*COLLECTED DATA:*
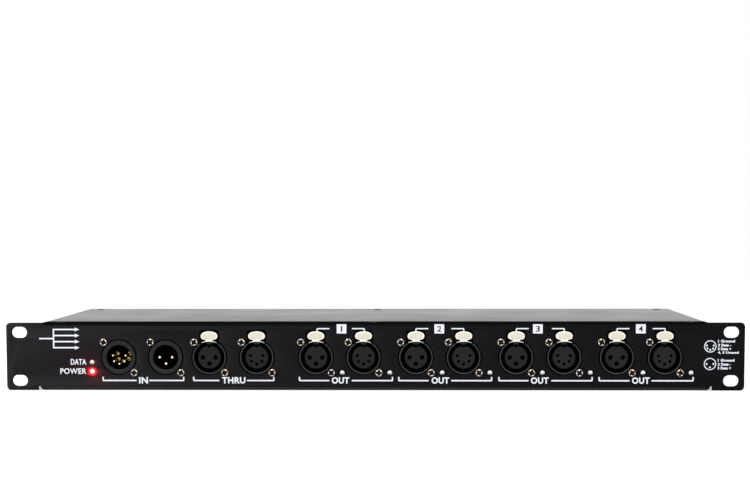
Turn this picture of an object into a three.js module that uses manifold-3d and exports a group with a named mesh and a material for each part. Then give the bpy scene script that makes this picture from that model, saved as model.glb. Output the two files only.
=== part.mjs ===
// DMX splitter, one rack unit high. Millimetres, +Z up, the front looks along -Y.
// Inside the unit group x runs to the right, y runs back from the panel's front face
// and z runs up from the underside of the base.
import * as THREE from "three";
import { mergeVertices } from "three/addons/utils/BufferGeometryUtils.js";
import Module from "manifold-3d";

const wasm = await Module();
wasm.setup();

// Facets and tolerances
const wideFacets = 16;
const smallFacets = 10;
const fineFacets = 8;
const bendSteps = 3;
const curveSteps = 2;
const weldTolerance = 1e-4;
const overrun = 1;
const fitGap = 0.3;

// Folded tray: panel, ears, base and rear wall
const sheetThickness = 1.5;
const bendRadius = 1.9;
const earWidth = 24.6;
const earCornerRadius = 2.8;
const slotInset = 8.75;
const slotSpacing = 31.75;
const slotLength = 10;
const slotHeight = 7.3;
const coverFlangeDepth = 12;
const flangeEndTrim = 2.2;
const sideFlangeHeight = 12;
const sideFlangeSetback = 3;
const reliefWidth = 3.7;
const reliefHeight = 2.1;
const reliefSlant = 1.2;
const standoffRadius = 3;
const standoffHeight = 5.6;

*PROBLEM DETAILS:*
Your answer should be a single number: the count of lines in the material above that contain "group".

*SOLUTION FOR THIS TASK:*
2